There are stable women with stable lives who work as call girls, or put in some time at massage parlors. The lives of streetwalkers are not representative of the trade in general.
I'd rather jail pimps, most of whom are truly evil human beings, but that's even harder to acomplish. Thus we have the status quo: cops harass the industry and keep it curtailed. It's not perfect but I don't know what "perfect" is.
Even if we legalized and regulated prostitution, we'd still be arresting people who violated the rules. Hate to say it but I'm at least conservative enough to say that if a streetwalker wants to troll my neighborhood I want her arrested as I don't want my kids seeing that kind of stuff. Selfish and reactionary of me I know. Restrict it to designated times and places and I can live with it a little better, which is at least what the status quo gives us.
I'm not sure that I'm okay with "a night in jail and a fine" for someone who lives that close to the margins. Why are we taking money away from people who have next to nothing?

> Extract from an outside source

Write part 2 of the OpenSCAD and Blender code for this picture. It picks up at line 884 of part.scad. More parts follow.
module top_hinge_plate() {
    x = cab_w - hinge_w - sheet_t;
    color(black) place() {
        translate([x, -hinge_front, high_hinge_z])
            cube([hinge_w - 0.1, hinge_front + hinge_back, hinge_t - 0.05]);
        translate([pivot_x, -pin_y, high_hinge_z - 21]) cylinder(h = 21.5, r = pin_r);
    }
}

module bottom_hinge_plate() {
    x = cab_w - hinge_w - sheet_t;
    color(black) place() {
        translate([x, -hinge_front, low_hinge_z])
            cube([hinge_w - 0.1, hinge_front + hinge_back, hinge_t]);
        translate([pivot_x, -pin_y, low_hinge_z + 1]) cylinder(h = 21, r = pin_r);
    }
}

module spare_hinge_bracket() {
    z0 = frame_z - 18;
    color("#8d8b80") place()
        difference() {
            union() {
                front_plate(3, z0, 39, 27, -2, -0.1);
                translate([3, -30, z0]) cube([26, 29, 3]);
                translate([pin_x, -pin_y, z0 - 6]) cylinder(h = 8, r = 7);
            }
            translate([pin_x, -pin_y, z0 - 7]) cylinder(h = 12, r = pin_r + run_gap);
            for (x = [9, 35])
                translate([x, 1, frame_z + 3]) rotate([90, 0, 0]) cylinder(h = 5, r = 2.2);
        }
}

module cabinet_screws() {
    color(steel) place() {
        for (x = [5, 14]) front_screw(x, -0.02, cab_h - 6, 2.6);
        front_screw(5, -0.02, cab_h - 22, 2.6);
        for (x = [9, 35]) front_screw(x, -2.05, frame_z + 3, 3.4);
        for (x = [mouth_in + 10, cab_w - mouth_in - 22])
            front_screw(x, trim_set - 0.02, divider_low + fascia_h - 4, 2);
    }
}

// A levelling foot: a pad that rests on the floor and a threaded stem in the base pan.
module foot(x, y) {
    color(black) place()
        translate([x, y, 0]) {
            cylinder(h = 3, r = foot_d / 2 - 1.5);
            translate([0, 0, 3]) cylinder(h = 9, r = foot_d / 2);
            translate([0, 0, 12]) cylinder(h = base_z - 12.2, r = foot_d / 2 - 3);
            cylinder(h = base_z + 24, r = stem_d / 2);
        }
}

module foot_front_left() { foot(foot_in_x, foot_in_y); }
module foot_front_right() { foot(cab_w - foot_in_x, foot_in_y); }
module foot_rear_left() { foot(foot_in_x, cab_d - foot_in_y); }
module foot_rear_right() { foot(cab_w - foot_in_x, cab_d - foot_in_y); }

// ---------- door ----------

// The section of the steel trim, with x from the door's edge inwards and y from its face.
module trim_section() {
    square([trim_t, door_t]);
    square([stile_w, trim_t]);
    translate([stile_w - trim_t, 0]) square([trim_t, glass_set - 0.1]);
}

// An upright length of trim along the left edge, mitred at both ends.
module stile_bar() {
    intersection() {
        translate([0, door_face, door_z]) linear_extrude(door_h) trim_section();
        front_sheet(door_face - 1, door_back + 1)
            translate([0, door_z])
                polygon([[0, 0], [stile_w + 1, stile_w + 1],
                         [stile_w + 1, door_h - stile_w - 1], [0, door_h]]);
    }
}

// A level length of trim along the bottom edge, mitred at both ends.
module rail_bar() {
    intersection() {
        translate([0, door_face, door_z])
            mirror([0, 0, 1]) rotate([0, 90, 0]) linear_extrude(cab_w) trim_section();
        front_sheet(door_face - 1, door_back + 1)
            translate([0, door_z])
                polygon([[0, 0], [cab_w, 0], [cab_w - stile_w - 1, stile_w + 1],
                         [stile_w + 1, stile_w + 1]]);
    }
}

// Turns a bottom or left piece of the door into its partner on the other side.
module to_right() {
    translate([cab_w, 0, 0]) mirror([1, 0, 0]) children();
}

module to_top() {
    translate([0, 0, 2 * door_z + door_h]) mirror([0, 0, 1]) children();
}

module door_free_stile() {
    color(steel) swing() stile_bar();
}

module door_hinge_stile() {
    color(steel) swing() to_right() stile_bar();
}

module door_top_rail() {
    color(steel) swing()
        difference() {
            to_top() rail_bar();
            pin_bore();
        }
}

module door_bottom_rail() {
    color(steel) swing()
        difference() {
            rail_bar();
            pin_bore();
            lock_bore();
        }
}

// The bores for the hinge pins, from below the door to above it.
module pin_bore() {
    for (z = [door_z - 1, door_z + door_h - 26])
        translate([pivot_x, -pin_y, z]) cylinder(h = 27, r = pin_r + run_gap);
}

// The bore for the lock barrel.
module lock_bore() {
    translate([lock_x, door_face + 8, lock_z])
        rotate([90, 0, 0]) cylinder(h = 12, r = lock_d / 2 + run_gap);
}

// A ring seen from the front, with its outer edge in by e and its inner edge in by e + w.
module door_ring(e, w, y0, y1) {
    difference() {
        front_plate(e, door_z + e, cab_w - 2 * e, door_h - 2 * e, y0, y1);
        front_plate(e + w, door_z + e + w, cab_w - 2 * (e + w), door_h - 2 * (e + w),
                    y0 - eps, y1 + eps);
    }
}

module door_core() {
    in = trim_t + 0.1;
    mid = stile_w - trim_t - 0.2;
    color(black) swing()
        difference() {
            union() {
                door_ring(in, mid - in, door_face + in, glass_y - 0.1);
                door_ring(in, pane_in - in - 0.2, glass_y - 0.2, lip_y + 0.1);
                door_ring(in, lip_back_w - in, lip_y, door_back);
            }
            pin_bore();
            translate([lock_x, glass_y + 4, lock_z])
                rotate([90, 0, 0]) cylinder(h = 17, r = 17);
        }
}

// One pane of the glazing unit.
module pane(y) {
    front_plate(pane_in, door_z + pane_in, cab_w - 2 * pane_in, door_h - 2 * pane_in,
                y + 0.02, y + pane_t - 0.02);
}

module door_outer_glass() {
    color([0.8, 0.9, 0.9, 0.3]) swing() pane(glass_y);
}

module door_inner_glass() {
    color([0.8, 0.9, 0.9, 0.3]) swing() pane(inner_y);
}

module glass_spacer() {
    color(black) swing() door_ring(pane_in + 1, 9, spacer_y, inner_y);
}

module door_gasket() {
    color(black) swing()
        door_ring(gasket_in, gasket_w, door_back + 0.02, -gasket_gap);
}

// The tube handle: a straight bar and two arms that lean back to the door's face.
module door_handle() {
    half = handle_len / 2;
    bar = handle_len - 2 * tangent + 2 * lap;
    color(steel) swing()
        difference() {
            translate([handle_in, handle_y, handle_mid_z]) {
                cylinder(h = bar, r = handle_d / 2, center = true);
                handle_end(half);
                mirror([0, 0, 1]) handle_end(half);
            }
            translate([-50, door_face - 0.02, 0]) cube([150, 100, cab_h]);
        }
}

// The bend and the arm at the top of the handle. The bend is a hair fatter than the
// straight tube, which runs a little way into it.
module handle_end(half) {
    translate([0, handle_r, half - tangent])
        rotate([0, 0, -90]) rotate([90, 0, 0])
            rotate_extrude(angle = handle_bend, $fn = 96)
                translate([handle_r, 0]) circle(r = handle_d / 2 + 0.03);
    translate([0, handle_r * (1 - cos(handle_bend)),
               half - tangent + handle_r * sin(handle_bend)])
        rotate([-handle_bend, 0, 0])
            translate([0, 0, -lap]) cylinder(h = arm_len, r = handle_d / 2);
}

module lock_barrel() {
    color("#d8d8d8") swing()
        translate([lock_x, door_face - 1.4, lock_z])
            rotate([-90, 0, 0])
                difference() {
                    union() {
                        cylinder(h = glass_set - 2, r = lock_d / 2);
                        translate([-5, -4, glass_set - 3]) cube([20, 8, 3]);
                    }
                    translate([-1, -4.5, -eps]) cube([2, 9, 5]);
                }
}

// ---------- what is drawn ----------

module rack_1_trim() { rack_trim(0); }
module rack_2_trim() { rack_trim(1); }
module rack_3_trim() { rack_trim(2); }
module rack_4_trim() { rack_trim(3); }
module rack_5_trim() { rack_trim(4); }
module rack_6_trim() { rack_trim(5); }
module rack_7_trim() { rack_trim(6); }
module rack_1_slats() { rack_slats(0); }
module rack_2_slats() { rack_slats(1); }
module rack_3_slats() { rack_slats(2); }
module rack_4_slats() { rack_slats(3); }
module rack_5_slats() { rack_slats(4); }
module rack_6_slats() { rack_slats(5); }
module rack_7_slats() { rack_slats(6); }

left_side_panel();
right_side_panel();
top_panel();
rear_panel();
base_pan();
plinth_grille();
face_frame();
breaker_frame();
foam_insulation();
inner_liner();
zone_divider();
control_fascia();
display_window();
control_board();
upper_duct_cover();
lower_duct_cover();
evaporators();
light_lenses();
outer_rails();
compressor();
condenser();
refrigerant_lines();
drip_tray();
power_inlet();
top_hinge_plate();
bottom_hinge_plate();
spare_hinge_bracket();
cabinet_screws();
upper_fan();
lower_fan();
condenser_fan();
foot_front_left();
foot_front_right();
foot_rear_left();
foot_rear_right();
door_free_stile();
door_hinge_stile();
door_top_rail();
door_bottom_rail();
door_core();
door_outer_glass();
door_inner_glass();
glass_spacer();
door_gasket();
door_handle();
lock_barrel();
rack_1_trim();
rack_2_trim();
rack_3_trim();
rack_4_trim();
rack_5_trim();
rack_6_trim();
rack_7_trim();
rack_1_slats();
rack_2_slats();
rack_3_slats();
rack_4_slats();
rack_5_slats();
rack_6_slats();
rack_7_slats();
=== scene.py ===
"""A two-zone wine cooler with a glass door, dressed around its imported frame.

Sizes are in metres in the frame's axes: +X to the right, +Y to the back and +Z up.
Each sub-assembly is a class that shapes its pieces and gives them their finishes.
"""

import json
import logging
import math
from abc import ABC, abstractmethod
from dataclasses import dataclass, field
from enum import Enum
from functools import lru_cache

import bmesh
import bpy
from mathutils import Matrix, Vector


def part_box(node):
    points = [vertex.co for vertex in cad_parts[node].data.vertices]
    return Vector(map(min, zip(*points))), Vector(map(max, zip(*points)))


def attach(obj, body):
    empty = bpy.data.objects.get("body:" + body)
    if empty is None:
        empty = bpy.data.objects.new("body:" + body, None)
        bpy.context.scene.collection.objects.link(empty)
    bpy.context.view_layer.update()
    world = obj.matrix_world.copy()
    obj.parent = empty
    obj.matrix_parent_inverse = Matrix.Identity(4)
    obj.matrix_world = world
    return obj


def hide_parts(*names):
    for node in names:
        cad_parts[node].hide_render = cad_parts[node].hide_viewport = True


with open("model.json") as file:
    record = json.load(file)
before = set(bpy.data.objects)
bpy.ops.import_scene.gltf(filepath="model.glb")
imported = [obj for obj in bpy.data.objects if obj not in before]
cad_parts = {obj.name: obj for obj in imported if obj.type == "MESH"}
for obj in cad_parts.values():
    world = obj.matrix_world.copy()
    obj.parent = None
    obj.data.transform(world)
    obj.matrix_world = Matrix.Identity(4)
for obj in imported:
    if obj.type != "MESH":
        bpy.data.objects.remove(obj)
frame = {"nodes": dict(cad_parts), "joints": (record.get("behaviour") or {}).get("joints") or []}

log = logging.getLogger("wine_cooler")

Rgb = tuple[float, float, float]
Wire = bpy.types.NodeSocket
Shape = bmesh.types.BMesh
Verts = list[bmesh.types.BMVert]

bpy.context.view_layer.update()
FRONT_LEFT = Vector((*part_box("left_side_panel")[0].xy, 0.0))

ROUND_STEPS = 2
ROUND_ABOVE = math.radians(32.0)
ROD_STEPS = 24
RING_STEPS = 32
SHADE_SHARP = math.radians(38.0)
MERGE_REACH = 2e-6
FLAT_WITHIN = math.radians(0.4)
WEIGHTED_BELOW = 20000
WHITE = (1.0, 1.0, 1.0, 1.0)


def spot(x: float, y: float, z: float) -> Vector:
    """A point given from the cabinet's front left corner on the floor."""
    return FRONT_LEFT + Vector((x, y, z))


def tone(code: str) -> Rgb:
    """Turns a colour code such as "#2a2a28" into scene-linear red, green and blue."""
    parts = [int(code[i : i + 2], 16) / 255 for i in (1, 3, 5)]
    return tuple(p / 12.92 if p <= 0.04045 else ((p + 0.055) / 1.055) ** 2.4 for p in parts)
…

That protistutes often lead lives of very poor quality ignores a few things:
1. That is under a system where there occupation is illegal and therfore they deal in a black market. The only way to settle disputes in a black market is through violence or threats of violence. One would think the mere act of making their profession legale would improve their lives on a whole by at least some measure.
2. The causation arrows are likely reversed to some extent. To some extent it's not (Prostitution -> Poor Quality of Life), but rather (Poor Quality of Life -> Prostitution). The set of circumstances likely to lead someone to a life of street corner prostitution are likely the main drivers for the person's low quality of life, with prostitution simply being a sympton of a bigger problem in that person's life.
3. Whether someone has a crappy life because they do a particular job shouldn't prevent someone who does the same job and doesn't have a crappy life continue in her line of work. If an adult wants to be a prostitute, how is it fair to prevent that person from pursuing that line of work?
4. Since when is making things illegal, if they are somewhat bad for us but don't directly affect others around us, a neogtiable issue? As an adult, I should be able to have a double cheeseburger, do a line, screw a prostitue and then have a cigarette and none of it should be any business of the state. Yet two of those things are perfectly legal for me to do and two are not.
5. It's a scofflaw where the state routinely practices selective prosecution to achieve some other end. There's no reason why one adult is allowed to do something and another adult doing the exact same thing gets arrested because the arrest serves some secondary purpose.
Anyway, as for 16 year olds and Welfare benefits, there are very few laws (including murder) that don't have provisions to account for extenuating circumstances (such as self defense). I don't see a reason why legalizing prostitution, means we can't apply common sense to certain instances of these extenuating circumstances.
No HUMAN would have any trouble telling the difference, but a legal system based on strictly worded sentences might have trouble.
"Even if we legalized and regulated prostitution, we'd still be arresting people who violated the rules. Hate to say it but I'm at least conservative enough to say that if a streetwalker wants to troll my neighborhood I want her arrested as I don't want my kids seeing that kind of stuff. Selfish and reactionary of me I know. Restrict it to designated times and places and I can live with it a little better, which is at least what the status quo gives us."
Selfish and reactionary is good! I love selfish and reactionary. Have you ever seen me use either of those as pejoratives?
I have no problem whatever with restricting open solicitation to certain times and places. I have no problem whatever with time, place, and manner restrictions on the sale and display of erotic, obscene, or pornographic materials. All of that is consistent with liberal, libertarian, or individualist principles as far as I can see. Ayn Rand would have that perfectly proper.
I'm against censorship of content unless there is a clear and present danger. I'm against any laws regulating what consenting adults do in the privacy of their own homes. That's where I draw the line.